Muse's suggestion: implement a "variable-rate" dividend, where a payout occurs only if the company reports a quarterly GAAP net income in excess of the proposed dividend. That, presumably, would lead to beefier dividends during good times, and less risk for when markets soften. The alternative -- issuing rather small dividends today (1%-3% for some of the big names) -- "are just not enough to attract value investors," he says.
So what would the sector look like if such a plan were enacted 10 years ago? A number of top semi equipment stocks would have paid out dividends ~50% of the time (average dividend 2.5%), but without depleting cash reserves during bad times. And extrapolating into the future, he thinks average payouts would increase to 75%+ of the time -- "meaning the return of excess cash to investors will be a critical differentiator for equipment companies in the future." Those who might benefit most from such a plan? Logical names include LRCX, TER, KLAC, AMAT, and NVLS -- companies who already pay dividends, or have clean balance sheets, continue to cut costs/narrow focus, and aren't investing heavily in adjacent areas (e.g. solar, other tech hardware).
Takeaways from DB Tech conference
Among several sector presentations at last week's Deutsche Bank Technology Conference:
AMKR: Normal seasonal outlook for 2H10, said CFO Joanne Solomon, with weaker PC shipments somewhat offset by strength in consumer electronics, notably smart phones. The company sees an unchanged ~$500M in 2010 capex, though some peers are reporting customers slowing and pushing out tool shipments. In fact Amkor probably has lower capital intensity than large peers due to end-market mix and a less aggressive ramp in copper wire bonders -- and this should keep revenue growth on pace with others. Look for capital intensity to return to "a more normal 10%-14% level," and stronger cash flow, in 2011, O'Rourke writes.
AMAT: No new guidance, no changes to outlooks; "DRAM, NAND, foundry, and logic capacity ramp profiles have neither changed nor been a surprise." GM Randhir Thakur did acknowledge macroeconomic concerns ahead. Deutsche Bank analyst Stephen O'Rourke notes that a projected 4% gain in etch does not include any position at Intel (and LRCX isn't there either, meaning it's a TEL win). It's also gained share in mask inspection, though mainly from smaller firms (not KLAC).
ECD: No change to guidance from CEI Mark Morelli. Sept. quarter revenues will be down as expected, "but the overall trend is clearly up." Module pricing remains intact (current ASP is ~$2.05/Wp), and manufacturing costs should decline to $1.60/Wp at current production rates. Conversion efficiency goal is still 10% in 2011 and eventually 12%.
LRCX: CFO Ernie Maddock confirmed weaker semiconductor industry data points, but said that no customers had changed delivery schedules or overall spending plans.
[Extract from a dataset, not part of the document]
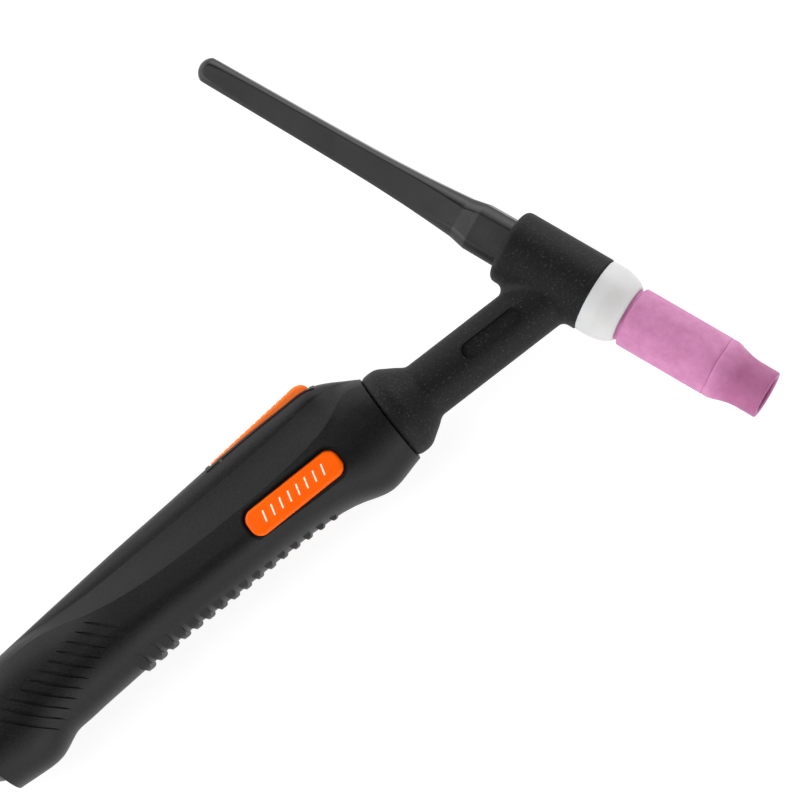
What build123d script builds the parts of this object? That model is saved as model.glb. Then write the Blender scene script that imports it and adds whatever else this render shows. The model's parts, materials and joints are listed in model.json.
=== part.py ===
from build123d import *
import math
import os

# Air-cooled TIG welding torch, lying on its side, in millimetres.
# Design frame: the origin is where the neck axis meets the head axis, +X runs along the neck from
# the handle to the head, +Y is the side of the trigger and the back cap, and +Z is one broad side.
# Every solid is built there, and place_in_row_frame moves it so that the torch rests on Z = 0.

# ---- driving dimensions -------------------------------------------------------------------------

# Head: places along its axis are measured from the neck axis, positive towards the nozzle.
HEAD_TURN = -68.2            # degrees from +X to the nozzle's direction
HEAD_X = -0.45               # where the head's axis crosses the neck's
HEAD_R = 11.6
HEAD_BACK = -20.9
HEAD_FRONT = 8.9
HEAD_BACK_ROUND = 2.4
CORE_R = 8.2
CORE_BACK = -15.0
CORE_THREAD_R = 6.0          # back cap thread
CORE_THREAD_END = -6.7
CORE_BORE_R = 4.6
COLLET_THREAD_R = 5.0
COLLET_THREAD_START = -1.0
RECESS_R = 9.0               # rubber wall round the back cap's collar
MOULD_GAP = 0.05             # between moulded rubber and the metal in it
THREAD_GAP = 0.05            # radial, between threads drawn as plain cylinders

# Gasket and nozzle
GASKET_R = 11.35
GASKET_FRONT_R = 8.6
GASKET_END = 20.4
NOZZLE_R = 9.35
NOZZLE_WAIST_R = 8.2         # short waist where the nozzle meets the gasket
NOZZLE_WAIST_END = 22.0
NOZZLE_BODY_END = 51.4
NOZZLE_SHOULDER_END = 59.0
NOZZLE_TIP_R = 7.55
NOZZLE_END = 67.5
NOZZLE_MOUTH_R = 5.5
NOZZLE_THREAD_R = 6.2
NOZZLE_THREAD_END = 33.0

# Collet body, collet and electrode
COLLET_BODY_TUBE_R = 4.4
COLLET_BODY_END = 47.0
COLLET_BORE_R = 2.6
COLLET_R = 2.55
COLLET_BACK = -8.0
COLLET_FRONT = 44.0
ELECTRODE_R = 1.2
ELECTRODE_TIP = 61.5
ELECTRODE_LENGTH = 150.0
ELECTRODE_POINT = 5.0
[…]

The company's latest efforts at wet clean "clearly gaining traction," and paired with its dry bevel clean technology the company "is poised to surpass the 50% market share point in overall etch" writes O'Rourke. "Lam has gotten past the label of being a single product company."
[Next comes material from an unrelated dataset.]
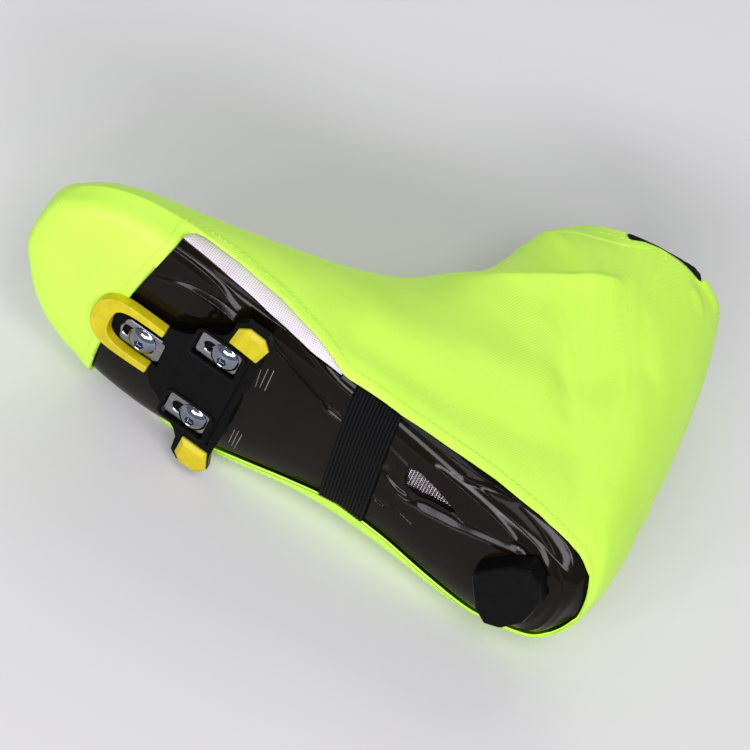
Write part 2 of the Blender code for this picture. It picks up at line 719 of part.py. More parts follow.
def make_cleat(outsole, trees):
    tree = trees[0]
    matrix = cleat_matrix()
    body = add_object("cleat_body", *plate_shape(
        mirrored(cleat_outline(CLEAT_OUTLINE)), cleat_point, ground_of_cleat,
        lambda x, y: min(seat_height(trees, x, y), ground_of_cleat(x, y) + CLEAT_HEIGHT),
        CLEAT_LENGTH / 10))
    bolts = (("front", BOLT_REACH * 2 / 3, 0.0, 0.0),
             ("left", -BOLT_REACH / 3, BOLT_SPREAD / 2, WASHER_SHIFT),
             ("right", -BOLT_REACH / 3, -BOLT_SPREAD / 2, WASHER_SHIFT))
    deep = CLEAT_TREAD + GAP
    nose = cleat_outline(NOSE_OUTER)
    nose_front = CLEAT_TAIL + CLEAT_LENGTH + REBATE_REACH
    nose_back = nose[-1][0] - GAP
    nose_width = 2 * (max(s for _, s in nose) + REBATE_REACH)
    wing = np.array(cleat_outline(WING_PAD))
    wing_low, wing_high = wing.min(0), wing.max(0)
    tip = CLEAT_WIDTH / 2 + REBATE_REACH
    rebates = [prism(box_outline((nose_back + nose_front) / 2, 0.0, nose_front - nose_back,
                                 nose_width), -CUT_BELOW, deep)]
    for side in (1, -1):
        length = wing_high[0] - wing_low[0] + 2 * GAP
        width = tip - wing_low[1] + GAP
        rebates.append(prism(box_outline((wing_low[0] + wing_high[0]) / 2,
                                         side * (tip - width / 2), length, width),
                             -CUT_BELOW, deep))
    cut(body, add_cutter("tread_cutter", rebates, matrix))
    pockets = [prism(box_outline(f + shift, s, WASHER_LENGTH + 2 * GAP,
                                 WASHER_WIDTH + 2 * GAP), -CUT_BELOW, POCKET_DEPTH)
               for _, f, s, shift in bolts]
    cut(body, add_cutter("pocket_cutter", pockets, matrix))
    slots = [prism(box_outline(f, s, SLOT_LENGTH, SLOT_WIDTH), -CUT_BELOW, CUT_ABOVE)
             for _, f, s, _ in bolts]
    cut(body, add_cutter("slot_cutter", slots, matrix))

    treads = {"cleat_nose_pad": mirrored_ring(nose, cleat_outline(NOSE_INNER))}
    for name, side in (("left", 1), ("right", -1)):
        treads["cleat_wing_pad_" + name] = [(f, s * side) for f, s in cleat_outline(WING_PAD)]
    for name, outline in treads.items():
        add_object(name, *plate_shape(
            outline, cleat_point, ground_of_cleat,
            lambda x, y: ground_of_cleat(x, y) + CLEAT_TREAD, CLEAT_LENGTH / 8), "cleat_tread")
    holes = []
    for name, forward, side, shift in bolts:
        x, y, _ = matrix @ Vector((forward, side, POCKET_DEPTH))
        reach = sole_height(tree, x, y) - ground_of_cleat(x, y) + BOLT_GRIP
        make_washer("cleat_washer_" + name, matrix, forward, side, shift)
        make_bolt("cleat_bolt_" + name, matrix, forward, side, reach)
        holes.append(prism(round_outline(forward, side, BOLT_SHANK / 2 + SHANK_PLAY, BOLT_SIDES),
                           -CUT_BELOW, CUT_ABOVE))
    cut(outsole, add_cutter("bolt_cutter", holes, matrix))


def mirrored_ring(outer, inner):
    """A horseshoe: round the outside from one arm's end to the other and back inside."""
    other = [(x, -y) for x, y in outer[1:]]
    round_outside = list(reversed(outer)) + other
    back = [(x, -y) for x, y in inner] + [(x, y) for x, y in reversed(inner[:-1])]
    return round_outside + back


def make_washer(name, matrix, forward, side, shift):
    high = POCKET_DEPTH - GAP
    low = high - WASHER_WALL
    verts, faces = prism(box_outline(forward + shift, side, WASHER_LENGTH, WASHER_WIDTH),
                         low, high)
    washer = add_object(name, [matrix @ Vector(v) for v in verts], faces, "cleat_washer")
    hole = prism(round_outline(forward, side, BOLT_SHANK / 2 + SHANK_PLAY, BOLT_SIDES),
                 -CUT_BELOW, CUT_ABOVE)
    cut(washer, add_cutter(name + "_cutter", [hole], matrix))


def make_bolt(name, matrix, forward, side, reach):
    """A domed head on a shank, turned about the bolt's own axis."""
    seat = POCKET_DEPTH - GAP - WASHER_WALL - GAP
    radius = BOLT_HEAD / 2
    profile = [(0.0, seat - BOLT_DOME), (radius * 0.45, seat - BOLT_DOME * 0.92),
               (radius * 0.78, seat - BOLT_DOME * 0.66), (radius * 0.96, seat - BOLT_DOME * 0.30),
               (radius, seat), (BOLT_SHANK / 2, seat), (BOLT_SHANK / 2, reach), (0.0, reach)]
    sides = BOLT_SIDES
    verts = []
    for r, z in profile:
        if r == 0.0:
            verts.append((forward, side, z))
        else:
            verts += [(x, y, z) for x, y in round_outline(forward, side, r, sides)]
    rings = [list(range(1 + sides * k, 1 + sides * (k + 1))) for k in range(len(profile) - 2)]
    faces = [(0, ring_b, ring_a) for ring_a, ring_b in zip(rings[0], rings[0][1:] + rings[0][:1])]
    for one, two in zip(rings, rings[1:]):
        for i in range(sides):
            j = (i + 1) % sides
            faces.append((one[i], one[j], two[j], two[i]))
    end = len(verts) - 1
    last = rings[-1]
    faces += [(end, a, b) for a, b in zip(last, last[1:] + last[:1])]
    add_object(name, [matrix @ Vector(v) for v in verts], faces, "cleat_bolt")


def middle_of_mass():
    total, moment = 0.0, Vector()
    for name, weight in WEIGHTS.items():
        mesh = bpy.data.objects[name].data
        area = sum(p.area for p in mesh.polygons)
        middle = sum((p.center * p.area for p in mesh.polygons), Vector()) / area
        total += weight
        moment += middle * weight
    return moment / total


def resting_face():
    """The flat of the convex hull, on the outer side, that carries the shoe."""
    work = bmesh.new()
    for obj in SHOE.children:
        if not obj.hide_render:
            work.from_mesh(obj.data)
    hull = bmesh.ops.convex_hull(work, input=work.verts)
    mass = middle_of_mass()
    best, best_face = None, None
    for face in hull["geom"]:
        if not isinstance(face, bmesh.types.BMFace):
            continue
        normal = face.normal
        if normal.y > -0.8:
            continue
        foot = mass - normal * (mass - face.verts[0].co).dot(normal)
        corners = [v.co for v in face.verts]
        margin = min((foot - a).dot(normal.cross(b - a).normalized())
                     for a, b in zip(corners, corners[1:] + corners[:1]))
        if best is None or margin > best:
            best, best_face = margin, (normal.copy(), corners[0].copy())
    work.free()
    return best_face


def lay_down():
    """Turns the shoe onto its outer side, toe to -X, with the floor at Z 0."""
    down, foot = resting_face()
    up = -down
    toe = Vector((1, 0, 0))
    toe = (toe - up * toe.dot(up)).normalized()
    turn = Matrix((-toe, toe.cross(up), up)).to_4x4()
    SHOE.matrix_world = turn
    corners = np.array([turn @ v.co for obj in SHOE.children if not obj.hide_render
                        for v in obj.data.vertices])
    low, high = corners.min(0), corners.max(0)
    shift = Matrix.Translation((-(low[0] + high[0]) / 2, -(low[1] + high[1]) / 2, -low[2]))
    SHOE.matrix_world = shift @ turn


clear_scene()
SHOE = bpy.data.objects.new("shoe", None)
bpy.context.collection.objects.link(SHOE)
even_form, outsole_object, cover_object = make_shells()
shell_trees = (tree_of(outsole_object), tree_of(cover_object))
make_tape(even_form)
make_grooves(outsole_object, shell_trees[0])
make_vent(outsole_object, shell_trees[0])
make_pad(shell_trees)
make_cleat(outsole_object, shell_trees)
lay_down()
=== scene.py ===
"""Looks for the cycling overshoe on its road shoe, lying on its outer side.

Each soft or moulded piece is drawn in the shoe's own frame, in metres: X from heel to
toe, Y to the inner side, Z up from the ground that the cleat and the heel pad stand on.
TO_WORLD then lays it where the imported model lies.
"""

import json
import math

import bmesh
import bpy
import numpy as np
from mathutils import Matrix, Vector


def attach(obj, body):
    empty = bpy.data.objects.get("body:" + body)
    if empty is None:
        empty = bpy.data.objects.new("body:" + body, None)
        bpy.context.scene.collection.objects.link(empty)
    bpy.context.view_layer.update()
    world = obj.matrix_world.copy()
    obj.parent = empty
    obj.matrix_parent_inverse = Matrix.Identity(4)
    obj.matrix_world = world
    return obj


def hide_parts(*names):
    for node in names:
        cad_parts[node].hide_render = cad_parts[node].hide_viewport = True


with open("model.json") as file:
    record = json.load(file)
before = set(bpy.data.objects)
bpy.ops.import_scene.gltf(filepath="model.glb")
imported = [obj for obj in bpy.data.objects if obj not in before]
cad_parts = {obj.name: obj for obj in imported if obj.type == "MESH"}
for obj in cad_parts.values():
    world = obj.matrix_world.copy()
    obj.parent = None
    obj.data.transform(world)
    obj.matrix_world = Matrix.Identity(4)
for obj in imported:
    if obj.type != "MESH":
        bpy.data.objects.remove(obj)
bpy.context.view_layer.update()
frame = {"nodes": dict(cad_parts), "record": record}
MM = 0.001

# The shoe's sizes
LENGTH = 0.280
BALL_WIDTH = 0.100
SOLE_LIFT = 0.010
INSTEP_HEIGHT = 0.123
COLLAR_FRONT_HEIGHT = 0.1785
COLLAR_BACK_HEIGHT = 0.190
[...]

RTEC: CFO Steven Roth noted, but did not reiterate, current 3Q guidance and expectations for sequential growth in 4Q10, and echoed other industry sentiment that a robust spending cycle for backend will lead to "a digestion period" and slowdown. In fact, this appears to have already started, with some backend packaging/test outsource suppliers now pushing out tools, notes O'Rourke. With ~40% exposure to backend customers, Rudolph's near-term outlook could be "tempered." It's worth noting how much Rudolph has changed in the past few years, he adds: while markets for its frontend metrology business have underperformed (though notably a new win at a large DRAM/NAND chipmaker), most of its sales are now from new tools, and it's been active with M&A in backend inspection/analysis, segments heavy with use of leading-edge technologies including 3D packaging, flip chip/bump, through-silicon vias (TSV), and probe cards.
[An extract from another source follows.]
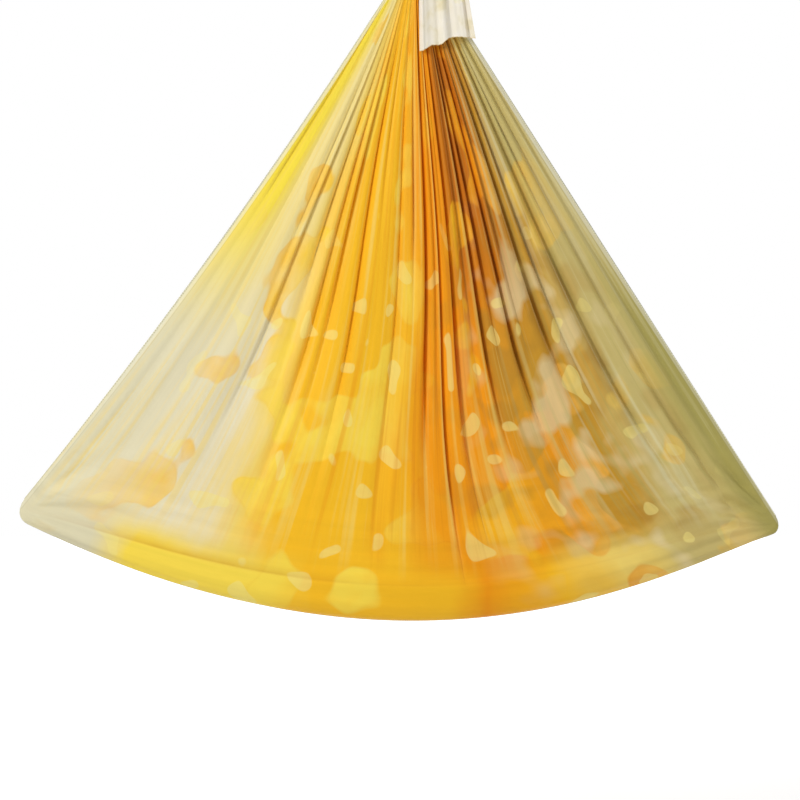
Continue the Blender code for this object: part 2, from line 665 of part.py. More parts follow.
def grid_piece(name, columns, rows, shape, finish, parent):
    """A sheet: a grid whose points a shape function places, given a wall by Solidify."""
    work = bmesh.new()
    bmesh.ops.create_grid(work, x_segments=columns, y_segments=rows, size=0.5)
    raw = np.array([vertex.co[:2] for vertex in work.verts]) + 0.5
    places = shape(np.rint(raw[:, 0] * columns).astype(int), raw[:, 1])
    origin = world_place(parent)
    for vertex, position in zip(work.verts, places):
        vertex.co = Vector(position) - origin
    mesh = bpy.data.meshes.new(name)
    work.to_mesh(mesh)
    work.free()
    piece = add_piece(name, mesh, finish, origin, parent)
    wall = piece.modifiers.new("wall", "SOLIDIFY")
    wall.thickness = CLOTH_THICKNESS
    wall.offset = 0.0


def crease_drop(column):
    """How far below the apex the leaves end and the seat begins."""
    return lowest_drop(column) - lens(column, SEAT_HEIGHT, SEAT_HEIGHT_HEM)


def leaf_depth(column, share):
    """A leaf's distance from the middle plane, without its folds. Share is 0 at the knot, 1 at the seat."""
    gather = lens(column, GATHER_DEPTH / 2, GATHER_DEPTH_HEM / 2)
    seat = lens(column, SEAT_DEPTH / 2, SEAT_DEPTH_HEM / 2)
    return gather * (1 - share) + seat * share + HEM_BULGE * np.sin(np.pi * share)


def fold_depth(column, share):
    """The folds' depth: small at the knot, full above the leaf's middle and gone at the seat."""
    swell = np.sin(np.pi * share**FOLD_FULLEST) ** FOLD_TAPER
    uneven = 1 - FOLD_UNEVEN + FOLD_UNEVEN * np.sin(UNEVEN_RATE * column + UNEVEN_PHASE)
    depth = FOLD_DEPTH_TOP * (1 - share) + FOLD_DEPTH * swell
    return depth * uneven * (1 - FOLD_LOSS_AT_HEM * column**2)


def build_cloth(knot_foot, parent):
    """The front and back leaves, and the trough that joins them."""
    apex_z = knot_foot + KNOT_BELOW_APEX
    columns = cloth_columns()
    count = len(columns) - 1

    def leaf(side):
        def shape(index, down):
            column = columns[index]
            angle = np.radians(hem_angle(across(column), KNOT_BELOW_APEX)) * across(column)
            top = (KNOT_BELOW_APEX + SEAT_GAP) / np.cos(angle)
            low = crease_drop(column) - SEAT_GAP
            share = down**ROW_CROWDING
            drop = top + (low - top) * share
            wave = fold_depth(column, share) * np.sin(np.pi * FOLD_COUNT * column)
            return fan_point(column, drop, side * (leaf_depth(column, share) + wave), apex_z)

        return shape

    grid_piece("front_leaf", count, LEAF_ROWS, leaf(-1), FRONT_CLOTH, parent)
    grid_piece("back_leaf", count, LEAF_ROWS, leaf(1), BACK_CLOTH, parent)

    def trough(index, around):
        column = columns[index]
        turn = np.pi * around
        height = lens(column, SEAT_HEIGHT, SEAT_HEIGHT_HEM)
        drop = lowest_drop(column) - height * (1 - np.sin(turn))
        depth = -lens(column, SEAT_DEPTH / 2, SEAT_DEPTH_HEM / 2) * np.cos(turn)
        return fan_point(column, drop, depth, apex_z)

    grid_piece("seat_fold", count, SEAT_ROWS, trough, SEAT_CLOTH, parent)


def build_tail(name, knot_foot, parent, side, left, right, lengths):
    """A loose end of the cloth: it leaves the knot narrow, falls over the leaf and spreads."""

    def shape(index, down):
        share = index / TAIL_COLUMNS
        spread = 1 - (1 - down) ** TAIL_SPREAD_POWER
        near = left[0] + (left[1] - left[0]) * spread
        far = right[0] + (right[1] - right[0]) * spread
        step = 1 / (1 + np.exp(-TAIL_STEP_SHARPNESS * (share - TAIL_STEP_AT)))
        length = lengths[0] + (lengths[1] - lengths[0]) * step
        fall = length * down
        below_knot = fall / (crease_drop(0.0) - KNOT_BELOW_APEX)
        clear = leaf_depth(0.0, below_knot) + fold_depth(0.0, below_knot) + TAIL_CLEARANCE
        pleat_depth = TAIL_PLEAT_DEPTH * (TAIL_PLEAT_AT_KNOT + (1 - TAIL_PLEAT_AT_KNOT) * spread)
        pleat = pleat_depth * np.sin(2 * np.pi * TAIL_PLEATS * share)
        x = near + (far - near) * share
        return np.stack([x, side * (clear + pleat), knot_foot - SEAT_GAP - fall], axis=-1)

    grid_piece(name, TAIL_COLUMNS, TAIL_ROWS, shape, CREAM_CLOTH, parent)


anchor = marker("anchor_marker", (0, 0, 0))
build_anchor(anchor)
eye_z = -PLATE_THICKNESS - EYE_DROP
upper_bar_z, upper_pivot = build_carabiner("upper", eye_z, EYE_BAR, anchor)
swivel_bar_z, swivel_spin = build_swivel(upper_bar_z, upper_pivot)
lower_bar_z, lower_pivot = build_carabiner("lower", swivel_bar_z, SWIVEL_EYE_BAR, swivel_spin)
ring_bar_z, hammock = build_ring(lower_bar_z, lower_pivot)
foot_z = build_knot(ring_bar_z, hammock)
build_cloth(foot_z, hammock)
front_tail = (FRONT_TAIL_LEFT, FRONT_TAIL_RIGHT, FRONT_TAIL_LENGTHS)
back_tail = (BACK_TAIL_LEFT, BACK_TAIL_RIGHT, BACK_TAIL_LENGTHS)
build_tail("tail_front", foot_z, hammock, -1, *front_tail)
build_tail("tail_back", foot_z, hammock, 1, *back_tail)
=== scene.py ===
"""Aerial hammock: the cloth, the finer hardware and all finishes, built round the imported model.

A wide sheet of dyed nylon tricot hangs doubled from a figure-eight ring. Carabiners and a swivel carry
the ring under a ceiling plate. Metres, +Z up, the origin in the middle of the plate's top face.
"""

import math
from types import SimpleNamespace

import bmesh
import bpy
import numpy as np
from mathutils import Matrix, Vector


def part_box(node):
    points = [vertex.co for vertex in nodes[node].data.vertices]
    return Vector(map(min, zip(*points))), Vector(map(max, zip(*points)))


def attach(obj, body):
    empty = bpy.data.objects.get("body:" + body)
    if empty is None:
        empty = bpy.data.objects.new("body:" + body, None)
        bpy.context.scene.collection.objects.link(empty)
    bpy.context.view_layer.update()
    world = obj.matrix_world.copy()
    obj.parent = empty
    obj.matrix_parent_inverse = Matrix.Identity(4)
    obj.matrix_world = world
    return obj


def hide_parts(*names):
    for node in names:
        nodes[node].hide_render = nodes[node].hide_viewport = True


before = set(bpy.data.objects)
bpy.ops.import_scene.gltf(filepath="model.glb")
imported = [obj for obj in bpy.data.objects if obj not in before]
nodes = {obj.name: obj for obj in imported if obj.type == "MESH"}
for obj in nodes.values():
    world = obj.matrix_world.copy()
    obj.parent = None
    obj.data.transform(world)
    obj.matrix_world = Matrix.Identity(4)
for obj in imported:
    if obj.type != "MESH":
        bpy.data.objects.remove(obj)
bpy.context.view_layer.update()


# The room: a pale floor, a white surround and soft studio lamps. The camera stands far off and level
# with the lower part of the cloth, so the fan is seen flat on and its hardware lies above the picture.

PICTURE_HEIGHT = 2.868
PICTURE_CENTRE = (-0.0538, -2.0757)
CAMERA_DISTANCE = 14.0
VIEW_DEPTH = 200.0
SENSOR = 36.0
FLOOR_Z = -3.62
FLOOR_SIZE = 60.0
FLOOR_GREY = (0.80, 0.80, 0.80, 1.0)
FLOOR_REACH = (2.5, 9.0)
FLOOR_GLOW = (0.40, 1.0)
ROOM_LIGHT = 0.48
WHITE = (1.0, 1.0, 1.0, 1.0)
LAMPS = (
    ("key_lamp", (-4.6, -4.2, 0.9), 1.8, 205.0),
    ("fill_lamp", (4.8, -5.0, -1.2), 3.0, 75.0),
    ("back_lamp", (-1.5, 4.6, 0.6), 3.0, 130.0),
)


def wire(tree, node, values):
    """Sets a node's inputs, each to a value or linked to another node's output."""
    for key, value in values.items():
        if isinstance(value, bpy.types.NodeSocket):
            tree.links.new(value, node.inputs[key])
        else:
            node.inputs[key].default_value = value


def add_node(tree, kind, values=None, **settings):
    """A shader node with its settings and its inputs."""
    made = tree.nodes.new("ShaderNode" + kind)
    for name, value in settings.items():
        setattr(made, name, value)
    wire(tree, made, values or {})
    return made


def math_node(tree, operation, *values):
    """The output of a Math node."""
    return add_node(tree, "Math", dict(enumerate(values)), operation=operation).outputs[0]


def remap(tree, value, low, high, to_low=0.0, to_high=1.0, curve="LINEAR"):
    """A value taken from the range low to high into the range to_low to to_high, and held at its ends."""
    ends = {"Value": value, "From Min": low, "From Max": high, "To Min": to_low, "To Max": to_high}
    return add_node(tree, "MapRange", ends, interpolation_type=curve).outputs[0]


def new_material(name):
    """A new material, its node tree and its shader."""
    made = bpy.data.materials.new(name)
    made.use_nodes = True
    return made, made.node_tree, made.node_tree.nodes["Principled BSDF"]


def seen_directly(tree):
    """1 for camera, mirror and see-through rays, 0 for the rays that light the object."""
    path = add_node(tree, "LightPath").outputs
    camera_or_gloss = math_node(tree, "MAXIMUM", path["Is Camera Ray"], path["Is Glossy Ray"])
    return math_node(tree, "MAXIMUM", camera_or_gloss, path["Is Transmission Ray"])


def white_surround():
    """A world that looks white and lights the object by ROOM_LIGHT alone."""
    world = bpy.data.worlds.new("white_room")
    world.use_nodes = True
    tree = world.node_tree
    strength = remap(tree, seen_directly(tree), 0.0, 1.0, ROOM_LIGHT, 1.0)
    wire(tree, tree.nodes["Background"], {"Color": WHITE, "Strength": strength})
    return world


def pale_floor():
    """A wide plane whose grey turns to the surround's white with the distance from the object."""
    bpy.ops.mesh.primitive_plane_add(size=FLOOR_SIZE, location=(0.0, 0.0, FLOOR_Z))
    floor = bpy.context.object
    floor.name = "floor"
    paint, tree, shader = new_material("floor_paint")
    place = add_node(tree, "TexCoord").outputs["Object"]
    reach = add_node(tree, "VectorMath", {0: place}, operation="LENGTH").outputs["Value"]
    glow = remap(tree, reach, *FLOOR_REACH, *FLOOR_GLOW)
    look = {
        "Base Color": FLOOR_GREY,
        "Roughness": 0.9,
        "Specular IOR Level": 0.1,
        "Emission Color": WHITE,
        "Emission Strength": math_node(tree, "MULTIPLY", glow, seen_directly(tree)),
    }
    wire(tree, shader, look)
    floor.data.materials.append(paint)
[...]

VSEA: No change to guidance from CFO Robert Halliday; fiscal 4Q10 (Sept. 2010) is tracking in-line and F1Q11 could be "incrementally positive." DRAM business is weakening as expected, but foundry is growing and NAND is expected to grow. Overall 2011 spending could be flat Y/Y, he suggested.
Notebook outlook: Cloudy, chance of rain?
FBR Research's Craig Berger says checks indicate PC inventory depletions in Asia are nearly over, with HP and Acer both at about four weeks (down from 6-7 in mid-July), though Dell is a bit behind. While sluggish consumer demand is still reported in the US and Europe and iPad seems to be stealing share from notebook PCs, chip firms should see "a slight business uptick as they transition from customer inventory de-stocking to shipping more in line with end consumption," he writes.
Speaking to notebooks, Ashok Kumar from Rodman & Renshaw sees a flat September for notebook shipments from top ODMs, following a weak back-to-school season, "lackluster demand from Europe," inventories plugging the channel, and the aforementioned iPad cannibalization. The December year-end quarter is still unnervingly murky, though early indications point to perhaps a -10% decline or more in shipments, as Acer, Dell, and HP cut back orders to ODMs.
Taking Toshiba to task
With demand for memory going nowhere but up, and robust demand for embedded NAND flash a good area to leverage technology advantages, why be down on Toshiba? Because, says Deutsche Bank's Takeo Miyamoto, the company's memory business has just 14% profit margins (based on guidance) while some competitors post 20% or more. And product mix issues, a strong yen, and startup R&D costs have hampered efforts to improve profitability -- which is vital, he says, for the company to accelerate its ROI in semiconductors where product cycles are so short.